BigPhish is an application developed for Internet researchers and law enforcement professionals to study the deployment of phishing kits in the wild. This software product originates from a 2021 USENIX paper, which proposed a method to discover new phishing domains by leveraging Certificate Transparency (CT) logs. By continuously monitoring these logs and crawling potential phishing domains, it can identify and monitor domains that have been setup up with a phishing kit. Phishing kits are identified by searching for fingerprints, which are unique file paths associated with those kits. BigPhish offers an all-in-one solution for monitoring CT logs, crawling domains, storing them in Elasticsearch and a Web application to interact with the results.
BigPhish consists of 10 modules, some off-the-shelf and some custom build. Each module functions within its own Docker container:
- Certscanner detects potential phishing domains from a stream of TLS certificates.
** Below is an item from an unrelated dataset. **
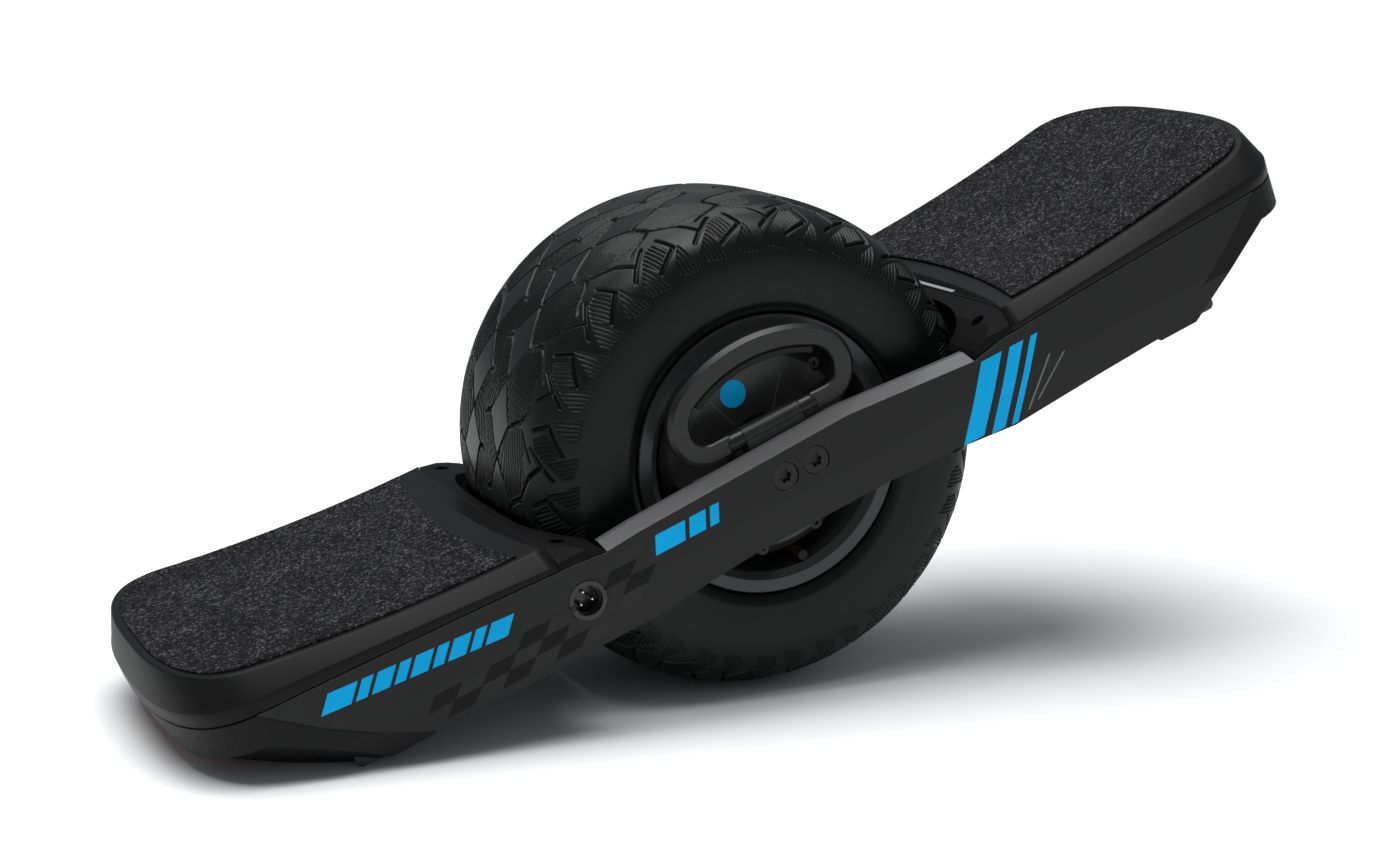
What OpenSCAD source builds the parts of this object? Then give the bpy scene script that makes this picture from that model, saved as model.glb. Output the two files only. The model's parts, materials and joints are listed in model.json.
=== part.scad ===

- Crawler automatically visits the potential phishing domains, analyzes them, and tries to identify the used phishing kit.
- Elasticsearch index storage to store all gathered information.
- Kibana for easy interaction with Elasticsearch.
- VPN routes the requests from the crawler through a VPN connection.
- API to allow for easy and secure access to the phishing data.
- NodeJS serves as a front-end Web application to interact with the data.
- NGINX serves a bunkerized NGINX container located in front of the API to secure Internet-facing connections.
- MinIO object storage to store objects like screenshots and downloaded phishing kits.
- Monitor service that monitors the phishing domains and sends out notifications about new domains.
BigPhish was developed by TNO‘s cybercrime team in close collaboration with Dutch law enforcement.